Relational hyperevent models for polyadic interaction networks
Jürgen Lerner, Alessandro Lomi
TL;DR
The study addresses polyadic, multicast interaction data by introducing Relational Hyperevent Models (RHEMs), which use hyperedge covariates defined on the sender and the entire receiver set to capture higher-order dependencies that dyadic REMs miss. The authors formalize the RHEM framework, discuss estimation via case-control sampling, and implement a comprehensive set of actor-attribute and network-history covariates.
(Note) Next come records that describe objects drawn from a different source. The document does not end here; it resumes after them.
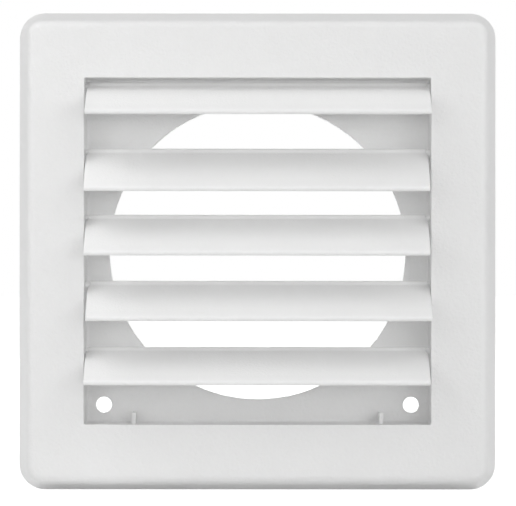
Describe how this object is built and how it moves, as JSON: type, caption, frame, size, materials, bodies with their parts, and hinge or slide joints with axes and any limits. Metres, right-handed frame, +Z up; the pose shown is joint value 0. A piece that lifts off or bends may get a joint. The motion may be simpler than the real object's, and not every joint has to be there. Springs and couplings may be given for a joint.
{
  "type": "gravity vent grille",
  "caption": "Square wall grille with hinged louvre flaps that air pushes open and gravity shuts, with a round duct spigot and screw holes in its back plate.",
  "frame": {"origin": "centre of the duct spigot in the plane of the wall, where the casing's back rim meets the wall", "axes": "+Y into the wall along the duct, so the face looks along -Y; +Z up; +X to the right as seen from the front"},
  "size_m": [0.15, 0.0508, 0.15],
  "materials": {
    "casing_plastic": "white moulded plastic with a fine satin grain",
    "flap_plastic": "white moulded plastic, smooth satin"
  },
  "bodies": {
    "casing": {"casing": "casing_plastic"},
    "flap_1": {"flap_1": "flap_plastic"},
    "flap_2": {"flap_2": "flap_plastic"},
    "flap_3": {"flap_3": "flap_plastic"},
    "flap_4": {"flap_4": "flap_plastic"},
    "flap_5": {"flap_5": "flap_plastic"}
  },
  "joints": [
    {"name": "flap_1_swing", "type": "hinge", "parent": "casing", "child": "flap_1", "pos_m": [0, -0.008, 0.0514], "axis": [-1, 0, 0], "range_deg": [-58, 17]},
    {"name": "flap_2_swing", "type": "hinge", "parent": "casing", "child": "flap_2", "pos_m": [0, -0.008, 0.03076], "axis": [-1, 0, 0], "range_deg": [-47.5, 27.5]},
    {"name": "flap_3_swing", "type": "hinge", "parent": "casing", "child": "flap_3", "pos_m": [0, -0.008, 0.01012], "axis": [-1, 0, 0], "range_deg": [-50.6, 24.4]},
    {"name": "flap_4_swing", "type": "hinge", "parent": "casing", "child": "flap_4", "pos_m": [0, -0.008, -0.01052], "axis": [-1, 0, 0], "range_deg": [-52.4, 22.6]},
    {"name": "flap_5_swing", "type": "hinge", "parent": "casing", "child": "flap_5", "pos_m": [0, -0.008, -0.03116], "axis": [-1, 0, 0], "range_deg": [-55.7, 19.3]}
  ]
}
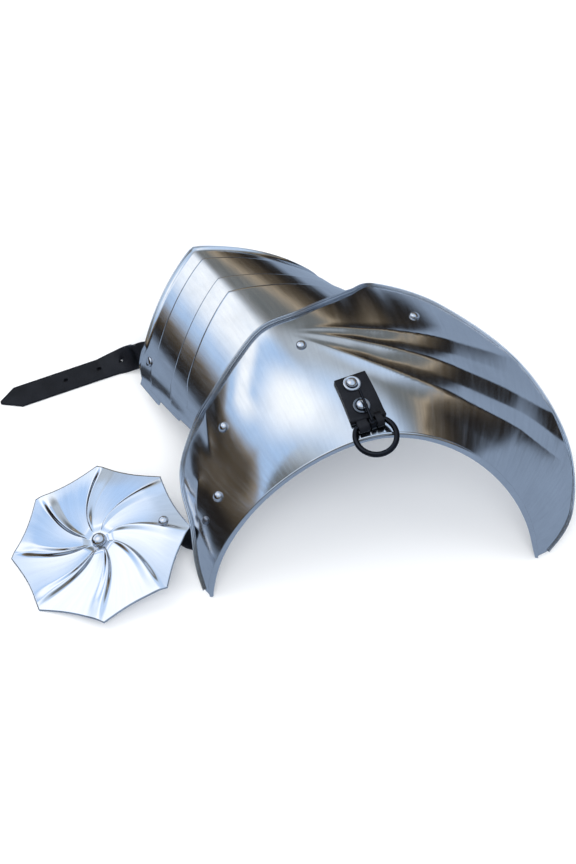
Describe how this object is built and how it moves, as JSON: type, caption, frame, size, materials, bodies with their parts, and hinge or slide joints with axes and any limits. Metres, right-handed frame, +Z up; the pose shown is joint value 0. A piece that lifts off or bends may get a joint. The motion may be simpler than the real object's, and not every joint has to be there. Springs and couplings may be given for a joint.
{
  "type": "pauldron",
  "caption": "Right shoulder armour of polished plate with a fluted back wing, nested arm lames, a hanging fluted disc, a buckle on a leather tab and a leather arm strap.",
  "frame": {"origin": "middle of the bounding box, on the surface it rests on", "axes": "+Y out along the arm, away from the neck; +X to the wearer's back; +Z up"},
  "size_m": [0.3552, 0.3382, 0.1254],
  "materials": {
    "plate": "satin polish",
    "rivet": "polished",
    "leather": "black, dyed, lightly waxed",
    "inner_leather": "dark, unpolished",
    "buckle": "blackened"
  },
  "bodies": {
    "plates": {"main_plate": "plate", "lame_1": "plate", "lame_2": "plate", "lame_3": "plate", "lame_4": "plate", "inner_leather_1": "inner_leather", "inner_leather_2": "inner_leather", "inner_leather_3": "inner_leather", "plate_rivet_1": "rivet", "plate_rivet_2": "rivet", "plate_rivet_3": "rivet", "plate_rivet_4": "rivet", "disc_strap_rivet": "buckle", "buckle_tab": "leather", "tab_rivet_1": "rivet", "tab_rivet_2": "rivet", "tab_washer_1": "rivet", "tab_washer_2": "rivet", "disc": "plate", "disc_hub_rivet": "rivet", "disc_rivet": "rivet", "disc_strap": "leather", "arm_strap": "leather", "arm_strap_rivet": "rivet"},
    "ring": {"buckle_frame": "buckle"},
    "tongue": {"buckle_tongue": "buckle"}
  },
  "joints": [
    {"name": "ring_swing", "type": "hinge", "parent": "plates", "child": "ring", "pos_m": [0.03834, -0.08061, 0.11232], "axis": [-0.9539, 0.2785, -0.1122], "range_deg": [0, 60]},
    {"name": "tongue_swing", "type": "hinge", "parent": "plates", "child": "tongue", "pos_m": [0.03834, -0.08061, 0.11232], "axis": [0.9539, -0.2785, 0.1122], "range_deg": [0, 88]}
  ]
}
In an empirical reanalysis of Enron email data, RHEMs demonstrate significant higher-order effects (e.g., exact/unordered repetition, partial receiver-set repetition, and triadic patterns) and achieve superior fit compared to dyadic REMs, suggesting that ignoring these dependencies can misestimate effects. The results imply that hyperedge covariates enrich models of polyadic interaction, offering new avenues for theory and practical analysis of multicast communication networks.
Abstract
Polyadic, or "multicast" social interaction networks arise when one sender addresses multiple receivers simultaneously. Currently available relational event models (REM) are not well suited to the analysis of polyadic interaction networks because they specify event rates for sets of receivers as functions of dyadic covariates associated with the sender and one receiver at a time. Relational hyperevent models (RHEM) address this problem by specifying event rates as functions of hyperedge covariates associated with the sender and the entire set of receivers. For instance, hyperedge covariates can express the tendency of senders to repeatedly address the same pairs (or larger sets) of receivers - a simple and frequent pattern in polyadic interaction data which, however, cannot be expressed with dyadic covariates. In this article we demonstrate the potential benefits of RHEMs for the analysis of polyadic social interaction. We define and discuss practically relevant effects that are not available for REMs but may be incorporated in empirical specifications of RHEM. We illustrate the empirical value of RHEM, and compare them with related REM, in a reanalysis of the canonical Enron email data.